The following table presents details of our share repurchase transactions during the three months ended January 26,
2014 (in millions, except per share amounts):
Period
Total
Number of
Shares
Purchased
Average
Price Paid
per Share
Total Number of Shares
Purchased as Part of
Publicly Announced
Plans or Programs
Approximate Dollar
Value of Shares that May
Yet Be Purchased Under
the Plans or Programs
October 28, 2013 -
November 24, 2013.. 1.5 $15.86 1.5 $1,262.7
November 25, 2013 -
December 22, 2013 .. 0.9 $15.51 0.9 $1,248.4
December 23, 2013 -
January 26, 2014 ...... — — $1,248.4
Total 2.4 $15.72 2.4
As part of the repurchase program, during February 2014, we entered into an accelerated share repurchase agreement,
or ASR, with an investment bank, under which we prepaid $500.0 million to purchase shares of our common stock. In
February 2014, the investment bank delivered 20.6 million shares to us. We expect to receive additional shares at the time
of settlement of the ASR in the second quarter of fiscal year 2015. The price we will ultimately pay per share will be no
more than the volume-weighted average price of our common stock over the period of the ASR.

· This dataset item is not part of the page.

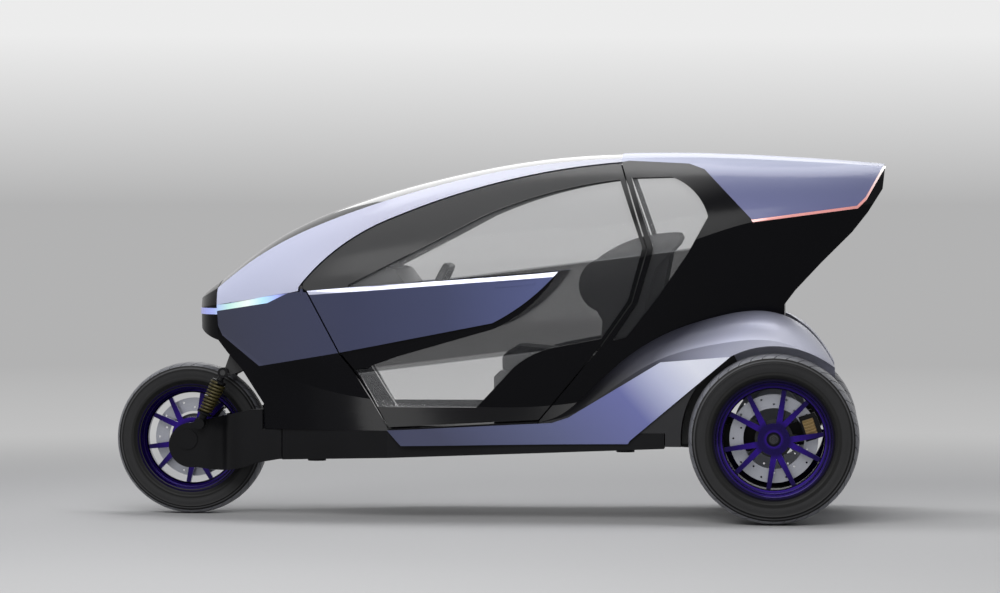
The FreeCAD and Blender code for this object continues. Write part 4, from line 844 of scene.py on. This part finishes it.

In addition to our share repurchase program, we withhold common stock shares associated with net share settlements
to cover tax withholding obligations upon the vesting of restricted stock unit, or RSU, awards under our equity incentive
program. During fiscal year 2014, we withheld approximately 1.9 million shares at a total cost of $27.3 million through net
share settlements. Please refer to Note 2 of the Notes to the Consolidated Financial Statements in Part IV, Item 15 of this
Form 10-K for further discussion regarding our equity incentive plans.